## Aim:
Identify and reproduce every line holding the string "parts".

# # # # #

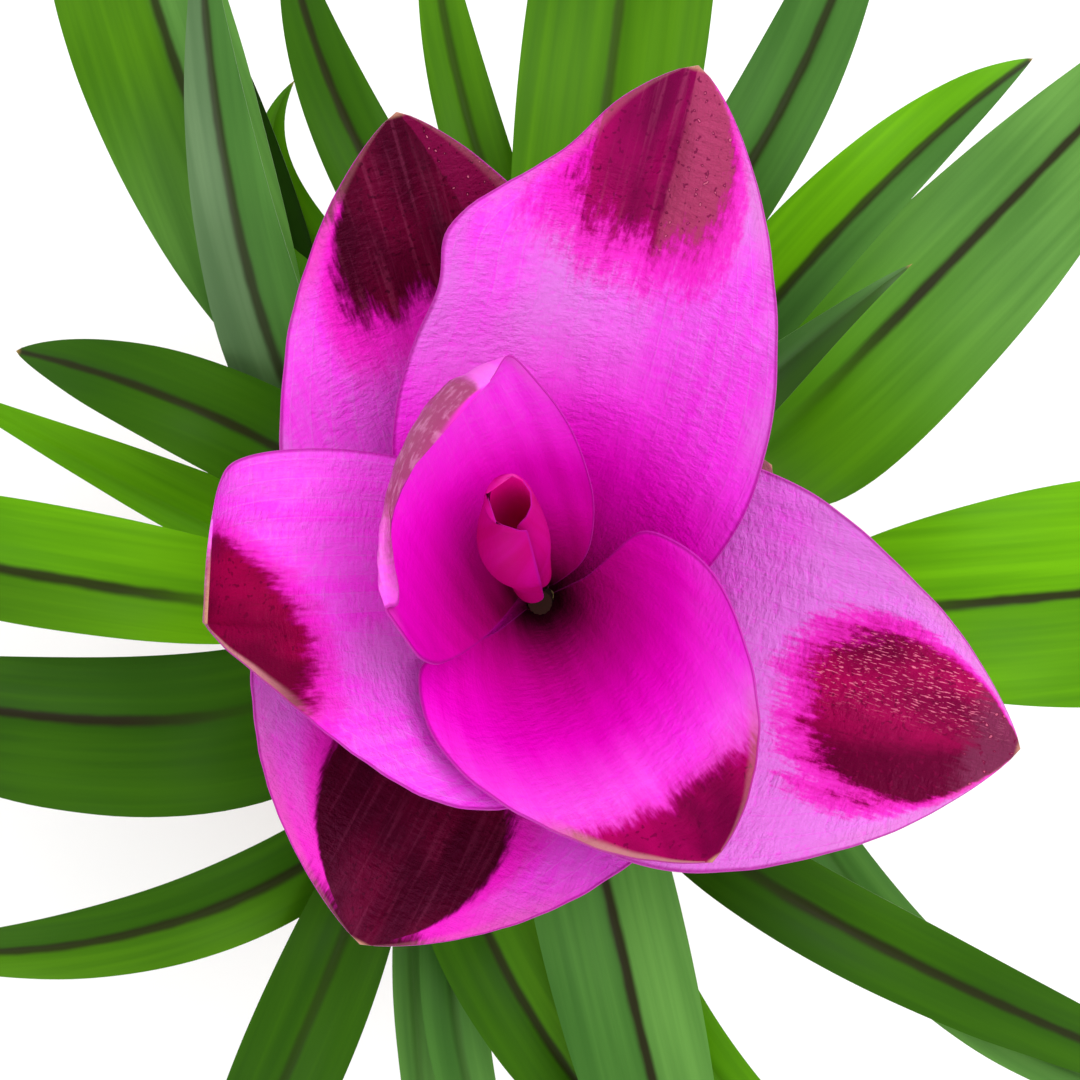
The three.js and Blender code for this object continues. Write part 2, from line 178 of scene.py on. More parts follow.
class Graph(NodeWork):
    """Short calls that build the node tree of one material."""

    def __init__(self, name: str) -> None:
        """Starts an empty tree.

        Args:
            name: name of the material.
        """
        self.material = bpy.data.materials.new(name)
        self.material.use_nodes = True
        super().__init__(self.material.node_tree)
        self.tree.nodes.clear()

    def parts(self, attribute: str) -> tuple[Socket, ...]:
        """The three numbers of a mesh attribute, and the attribute as a vector."""
        source = self.add("ShaderNodeAttribute", attribute_name=attribute).outputs["Vector"]
        return (*self.split(source), source)

    def spot(self) -> Socket:
        """The place in the frame of the plant, in metres."""
        return self.add("ShaderNodeTexCoord").outputs["Object"]

    def times(self, a: object, b: object) -> Socket:
        """The product of a and b."""
        return self.math("MULTIPLY", a, b)

    def line(self, value: object, slope: object, start: object) -> Socket:
        """The sum of start and slope times value."""
        return self.math("MULTIPLY_ADD", value, slope, start)

    def rest(self, value: object) -> Socket:
        """What value leaves of 1."""
        return self.math("SUBTRACT", 1.0, value)

    def step(self, value: object, low: object, high: object) -> Socket:
        """A soft step of value from 0 at low to 1 at high."""
        inputs = {"Value": value, "From Min": low, "From Max": high}
        return self.add("ShaderNodeMapRange", inputs, interpolation_type="SMOOTHSTEP").outputs[0]

    def mix(self, share: object, a: object, b: object, blend: str = "MIX") -> Socket:
        """Colour a turned towards colour b by share."""
        inputs = {0: share, 6: a, 7: b}
        return self.add("ShaderNodeMix", inputs, data_type="RGBA", blend_type=blend).outputs[2]

    def tint(self, colour: object, other: object, share: object, most: object) -> Socket:
        """Colour turned towards other by share, of which a full one counts as most."""
        return self.mix(self.times(share, most), colour, other)

    def grain(
        self, place: Socket, stretch: Triple, detail: float = 2.0, rough: float = 0.5
    ) -> Socket:
        """Noise over place, whose axes are first multiplied by stretch."""
        scaled = self.vector("MULTIPLY", a=place, b=stretch).outputs[0]
        inputs = {"Vector": scaled, "Scale": 1.0, "Detail": detail, "Roughness": rough}
        return self.add("ShaderNodeTexNoise", inputs).outputs[0]

    def bump(self, height: object, depth: float, strength: float = 1.0) -> Socket:
        """A normal from a height of 0 to 1 that stands for depth metres."""
        inputs = {"Strength": strength, "Distance": depth, "Height": height}
        return self.add("ShaderNodeBump", inputs).outputs[0]

    def finish(
        self, colour: object, roughness: object, normal: object = None, **fixed: object
    ) -> bpy.types.Material:
        """Closes the tree with a shader.

        Args:
            colour: base colour.
            roughness: a number or a socket.
            normal: a socket, or None for the plain one.
            fixed: other sockets of the shader by name, with _ for a space, as plain numbers.

        Returns:
            The material.
        """
        inputs = {"Base Color": colour, "Roughness": roughness}
        if normal is not None:
            inputs["Normal"] = normal
        for key, value in fixed.items():
            inputs[key.replace("_", " ")] = value
        shader = self.add("ShaderNodeBsdfPrincipled", inputs)
        self.add("ShaderNodeOutputMaterial", {"Surface": shader.outputs[0]})
        return self.material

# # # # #

## Exercise solution:
The three.js and Blender code for this object continues. Write part 2, from line 178 of scene.py on. More parts follow.
    def parts(self, attribute: str) -> tuple[Socket, ...]:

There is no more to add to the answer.